_Set exercise_
Filter for the word "scene" and keep each matching line.

_Information shown_
════
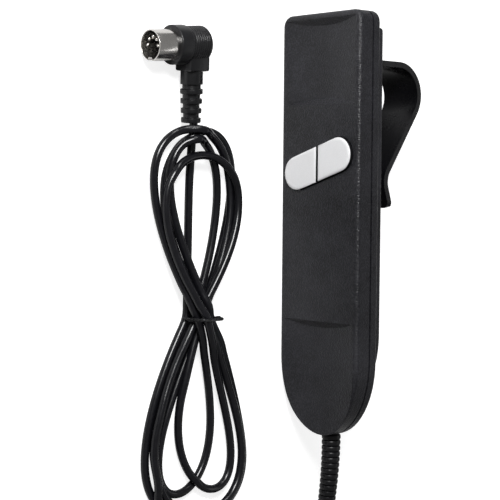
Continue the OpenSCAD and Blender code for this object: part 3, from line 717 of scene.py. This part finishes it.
def makeShell(body, alongY):  # the metal shell with its key groove
    s = plugSizes
    base = s["collarY"] - s["collarL"]
    mouth, under = base - s["shellL"], s["shellR"] - 0.25
    profile = rounded([(base + 6, under), (base + 0.02, under), (base, s["shellR"]), (mouth, s["shellR"]),
                       (mouth, s["shellIn"]), (base + 6, s["shellIn"])], 0.15)
    mesh = turned("plug_sleeve", profile, alongY, 144)
    keyDent(mesh, body, mouth)
    return place("plug_sleeve", mesh, "case", "nickel", "plug_nickel", ["plug_shell"])


def makeCore(alongY):
    s = plugSizes
    base, r = s["collarY"] - 0.3, s["shellIn"] - 0.06
    face = s["collarY"] - s["collarL"] - s["insertFace"]
    mesh = turned("plug_core", rounded([(base, tiny), (base, r), (face, r), (face, tiny)], 0.2), alongY)
    return place("plug_core", mesh, "case", "insertBlack", "inner_plastic", ["plug_insert"])


def makePins(body):  # five round-nosed contacts on a half circle
    s = plugSizes
    base = s["collarY"] - s["collarL"]
    tip = base - s["shellL"] + 1.6 - s["pinR"]
    profile = []
    for degrees in (2, 20, 40, 60, 90):
        a = math.radians(degrees)
        profile.append((tip + s["pinR"] * (1 - math.cos(a)), s["pinR"] * math.sin(a)))
    profile.append((base, s["pinR"]))
    pins = []
    for k in range(5):
        a = math.radians(45 * k)
        middle = Vector((-math.sin(a), 0, math.cos(a))) * s["pinCircle"] * mm
        spot = Matrix.Translation(middle) @ Matrix.Rotation(math.radians(90), 4, "Z")
        pins.append(turned("pin", profile, body @ spot, 24))
    return place("plug_contacts", joined("plug_contacts", pins), "case", "pinNickel", "steel", ["plug_pins"])


def makeRelief(body):  # the ringed strain relief
    s = plugSizes
    start = s["blockX"] + s["neckL"]
    end = start + s["rings"] * s["ringStep"]
    corners = [(start - 0.5, tiny), (start - 0.5, s["neckR"] - s["groove"])]
    for k in range(s["rings"]):
        r, x = s["reliefR"] - s["taper"] * k, start + s["ringStep"] * k
        corners += [(x + s["ringGap"], r - s["groove"]), (x + s["ringGap"], r), (x + s["ringStep"], r)]
        if k < s["rings"] - 1:
            corners.append((x + s["ringStep"], r - s["taper"] - s["groove"]))
    corners += [(end, cord["thick"] / 2 + 0.3), (end - 0.6, tiny)]
    mesh = turned("plug_tail", rounded(corners, 0.4, 3), body, 64)
    return place("plug_tail", mesh, "case", "sleeveBlack", "cord_black", ["plug_relief"])


def roundedBlock(low, high, matrix):
    form = bmesh.new()
    bmesh.ops.create_cube(form, size=1)
    low, high = Vector(low), Vector(high)
    for v in form.verts:
        v.co = Vector([(low[k] + high[k]) / 2 + v.co[k] * (high[k] - low[k]) for k in range(3)]) * mm
    wide = plugSizes["blockRound"] * mm
    bmesh.ops.bevel(form, geom=form.edges[:], offset=wide, segments=4, profile=0.5, affect="EDGES")
    form.transform(matrix)
    mesh = bpy.data.meshes.new("block")
    form.to_mesh(mesh)
    form.free()
    settleNormals(mesh, 60)
    return mesh


def keyDent(mesh, body, mouth):  # presses the key's groove into the shell's side that faces the cord
    s = plugSizes
    back = body.inverted()
    for v in mesh.vertices:
        p = (back @ v.co) / mm
        if p.x > 0 and p.y < mouth + s["keyLong"]:
            inWidth = smoothStep((s["keyWide"] - abs(p.z)) / 0.5)
            v.co = body @ (Vector((p.x - s["keyDeep"] * inWidth, p.y, p.z)) * mm)


plugPieces = makePlug()

tie = {"wire": 0.42, "half": 6.6, "low": 0.75, "high": 16.0, "samples": 150, "twists": 15, "sides": 10,
       "endWire": 0.45, "endLong": 1.7, "endRise": 1.2}


# two thin wires twisted together round the waist of the figure of eight, with short twisted ends
def makeTie():
    tieX, tieY = cord["tie"]
    middle, tall = (tie["low"] + tie["high"]) / 2, (tie["high"] - tie["low"]) / 2
    off = 0.34 * tie["wire"] * 2
    meshes = []
    for phase in (0, math.pi):
        points = []
        for k in range(tie["samples"]):
            a = 2 * math.pi * k / tie["samples"] - math.pi
            c, s = math.cos(a), math.sin(a)
            flat = (abs(c) ** 4 + abs(s) ** 4) ** 0.25  # the loop is a square with round corners
            spin = phase + 2 * math.pi * tie["twists"] * k / tie["samples"]
            y = tieY + (tie["half"] / flat + off * math.cos(spin)) * c
            z = middle + (tall / flat + off * math.cos(spin)) * s
            points.append(tuple(Vector((tieX + off * math.sin(spin), y, z)) * mm))
        meshes.append(tubeMesh("tieWire", points, tie["wire"] * mm, tie["sides"], closed=True))
    for side in (-1, 1):  # the two twisted ends
        for phase in (0, math.pi):
            points = []
            for k in range(26):
                t = k / 25
                spin = phase + t * 9
                y = tieY + side * (tie["half"] + 0.2 + t * tie["endLong"])
                z = middle + tie["endRise"] + 0.4 * math.cos(spin)
                points.append(tuple(Vector((tieX + 0.4 * math.sin(spin), y, z)) * mm))
            meshes.append(tubeMesh("tieEnd", points, tie["endWire"] * mm, tie["sides"]))
    print("tie made")
    return place("tie_wire", joined("tie_wire", meshes), "case", "sleeveBlack", "cord_black", ["cord_tie"])


tiePiece = makeTie()
dress(cordPiece, "cordBlack")

studio = {
    "seenSky": 1.0, "litSky": 0.2,  # as the camera sees the sky, and as it lights the pieces
    "paper": 0.62, "glow": 0.78, "half": 4.0,
    "lights": {  # place and aim in m, width, height, power
        "key": ((-0.38, -0.42, 0.5), (-0.09, -0.06, 0.01), 0.24, 0.24, 6.4),
        "strip": ((0.05, 0.8, 0.72), (0, 0, 0.03), 1.1, 0.08, 0.6),
        "side": ((-0.9, -0.1, 0.45), (0, 0, 0.02), 0.12, 0.5, 2.0),
    },
}


def seenOrLit(tree, lit, seen):  # lets the backdrop look brighter than the light that it gives
    cameraRay = tree.nodes.new("ShaderNodeLightPath").outputs["Is Camera Ray"]
    return rangeAt(tree, cameraRay, 0, 1, lit, seen)


def makeStudio():
    world = bpy.data.worlds.new("studio")
    scene.world = world
    world.use_nodes = True
    tree = world.node_tree
    sky = tree.nodes["Background"]
    sky.inputs["Color"].default_value = (1, 1, 1, 1)
    tree.links.new(seenOrLit(tree, studio["litSky"], studio["seenSky"]), sky.inputs["Strength"])
    for name, (at, aim, wide, high, power) in studio["lights"].items():
        data = bpy.data.lights.new(name, "AREA")
        data.shape = "RECTANGLE"
        data.size, data.size_y, data.energy = wide, high, power
        lamp = bpy.data.objects.new(name, data)
        lamp.location = at
        lamp.rotation_euler = (Vector(at) - Vector(aim)).to_track_quat("Z", "Y").to_euler()
        scene.collection.objects.link(lamp)
    half = studio["half"]
    corners = [(-half, -half, 0), (half, -half, 0), (half, half, 0), (-half, half, 0)]
    mesh = bpy.data.meshes.new("floor")
    mesh.from_pydata(corners, [], [(0, 1, 2, 3)])
    ground = bpy.data.objects.new("floor", mesh)
    scene.collection.objects.link(ground)
    paper = bpy.data.materials.new("paper")
    paper.use_nodes = True
    tree = paper.node_tree
    shader = tree.nodes["Principled BSDF"]
    shader.inputs["Base Color"].default_value = (studio["paper"],) * 3 + (1,)
    shader.inputs["Roughness"].default_value = 0.95
    shader.inputs["Specular IOR Level"].default_value = 0.05
    shader.inputs["Emission Color"].default_value = (1, 1, 1, 1)
    tree.links.new(seenOrLit(tree, 0, studio["glow"]), shader.inputs["Emission Strength"])
    mesh.materials.append(paper)
    scene.view_settings.view_transform = "Standard"
    print("studio made")


makeStudio()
════
_Answer for this exercise_
Continue the OpenSCAD and Blender code for this object: part 3, from line 717 of scene.py. This part finishes it.
    scene.world = world
        scene.collection.objects.link(lamp)
    scene.collection.objects.link(ground)
    scene.view_settings.view_transform = "Standard"